UNUS | by holly hudley

Yesterday, like many of you, I came to Ordinary Life to hear Bill’s prophetic, loving voice following the not so loving decision of the United Methodist Church to uphold its ban on gay clergy and same sex marriages. It took it one step further to institute harsher punishments should those bans be violated. Like many of you I was wondering what United can mean in the midst of a deep philosophical divide. Is it necessary, as poet & playwright Claudia Rankine put it, to stay in this car together?

I sat next to someone I am newly acquainted with, a beautiful, tender man who is married to a man. A man who has felt welcome in Ordinary Life in part, I imagine, because of Bill’s openness about his stance of full inclusion. We both got there late and slid into the back row. At different points we got teary, we grasped hands, we spoke aloud, “What do we do now?” Do we stay in a church body whose broader stance closed and locked a door, or do we go? My husband, a black man, said he’d have to consider heavily whether to continue supporting an institution who is essentially cloaking racism in a different form. Keeping homosexuals from fully belonging is exactly like the laws that once had whites and blacks drinking from different fountains, using different bathrooms, sleeping in different beds in separate homes.

On the one hand, no one, not a soul - neither your mother, your father, nor your granny; neither the laws nor even religion - needs to give you permission to be exactly who you are. You are not an accident or an abomination. You are an expression of the stars becoming beautifully, wonderfully human. You are that whether an institution closes its doors on you or not. Trust nature, trust how it has unfolded to make YOU.
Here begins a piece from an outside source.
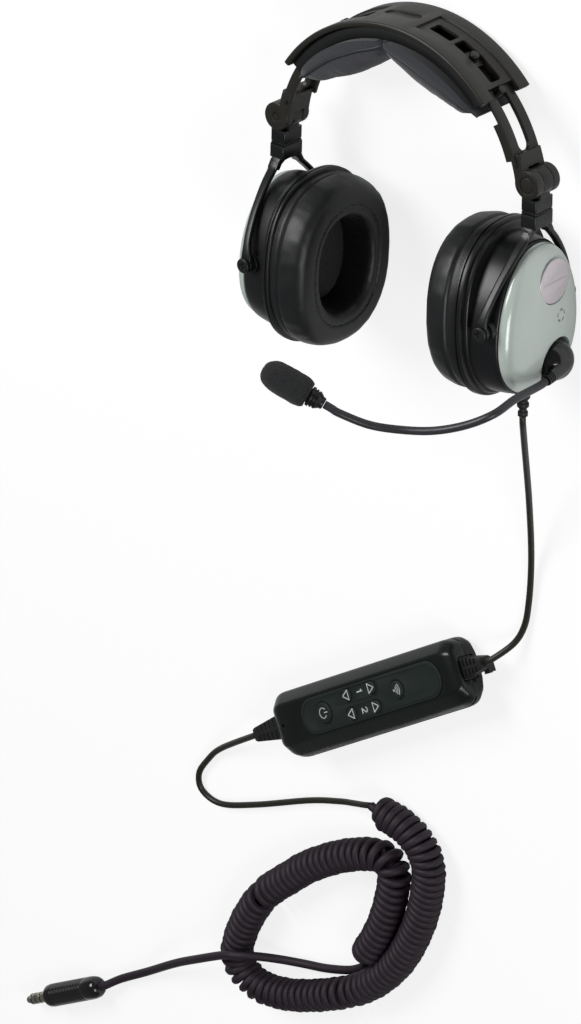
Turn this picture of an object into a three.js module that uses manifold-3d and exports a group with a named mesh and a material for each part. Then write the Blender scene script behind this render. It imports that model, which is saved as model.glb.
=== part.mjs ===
// Aviation headset lying on its back on a table, with its in-line control module,
// curly cord and four-contact plug. Millimetres, +Z up, table at Z = 0, origin under
// the middle of headset and module. The wearer's left side is +X.
import * as THREE from 'three';
import { mergeVertices } from 'three/addons/utils/BufferGeometryUtils.js';
import Module from 'manifold-3d';

const wasm = await Module();
wasm.setup();

// ---------------------------------------------------------------- driving dimensions
const GAP = 0.3; // air between pieces that touch in the real product

// headband: everything is concentric with one arc
const ARC_R = 88; // outside of the cover
const COVER_T = 3.4;
const COVER_HALF_ANGLE = 51.6;
const COVER_W = 40;
const CHANNEL_H = 2.6; // room for the slider leaf
const FRAME_T = 4;
const FRAME_W = 34;
const RAIL_T = 4; // side rails of the frame, beside the leaf
const TRACK_DEPTH = 1.2; // sunk track over each leaf, open at the cover's end
const TRACK_FROM = 11; // degrees from the crown
const WINDOW_FROM = 14; // short window above the slot
const WINDOW_TO = 23.8;
const SLOT_W = 9; // slots in the cover over the leaves
const SLOT_MIDDLE = 35.5; // degrees from the crown
const RECESS_HALF_ANGLE = 9;
const PAD_T = 9; // head pad at the crown
const PAD_LOBE_T = 19; // and at the middle of each lobe
const PAD_W = 44;

// sliders, fold hinges, yokes
const LEAF_W = 22;
const LEAF_TOP = 27; // upper end of the leaf, degrees from the crown
const LEAF_END = 72.5; // lower end, where the knuckles start
const RIB_DEPTH = 3.6; // flanges under the leaf's edges
const RIB_T = 2.2;
const SLIDE_TRAVEL = 8; // degrees each way, set by the slots' ends
const STUD_AT = 30.5; // on the leaf, degrees
const STUD_R = 2.6;
const NOTCH = 4.2; // degrees, in the cover's end, over the leaf
const PEG_AT = COVER_HALF_ANGLE - 2.4; // fixed peg through the leaf's window, on the frame
const LEFT_OUT = 3; // how far each slider is drawn out here, degrees
const RIGHT_OUT = -2;
const HINGE_ANGLE = 80.7;
const HINGE_R = 88;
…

On the other hand, the desire to belong to a loving community is real. The longing for the whole body of humanity to catch up to nature’s way is deep. The pain of having to raise a fist, a flag, a voice again and again is exhausting. When we push something into the darkness it is a form of denial, a form of lying to ourselves about what is. The global UMC has done exactly that. It is in denial of nature. It would be easy for me, a white, heterosexual woman, to continue on as if nothing has changed. After all no element of this decision affects me personally, right?


Wrong.


I firmly believe that someone else’s suffering or exclusion does impact me. We are individual bodies that live together on a singular planet in a singular galaxy. Like the interior of our own bodies we need the heart, lungs, blood, and bones - all separate by definition - to work in unison to keep us fully alive. Remember, “Thou canst not stir a flower without the troubling of a star.” We are in this together no matter how hard we try to tuck away that which we do not understand. A video I love reveals what happened in Yellowstone when the wolves were removed. The entire ecosystem changed - rivers flooded, birds left, deer overpopulated, grasses were barren - just because of the missing the wolf. The lesson here? It all belongs. We all belong. If we opt to exclude any one of us, our lives are only a half life, myopic and apathetic.

Bill said we can build walls or we can build tables. It’s hard to sit at the table with someone who has hurt us, with someone we don’t understand or agree with. A dinner party is so much more fun when we laugh and agree and affirm. But maybe right now it’s not about fun. Maybe right now it’s about grief, sitting in silence together, not rushing into empty optimism with “oh it will all be fine!” platitudes. Grief gives way to hope. Hope is an arm, a hand extended in the dark reaching into the unknown, but reaching nevertheless.

The root of united is unus, Latin for one. It is the concept of an underlying unified reality from which everything emerges and to which everything returns. However hard we fight against it, we are already one. I hope we can reach into the darkness as such.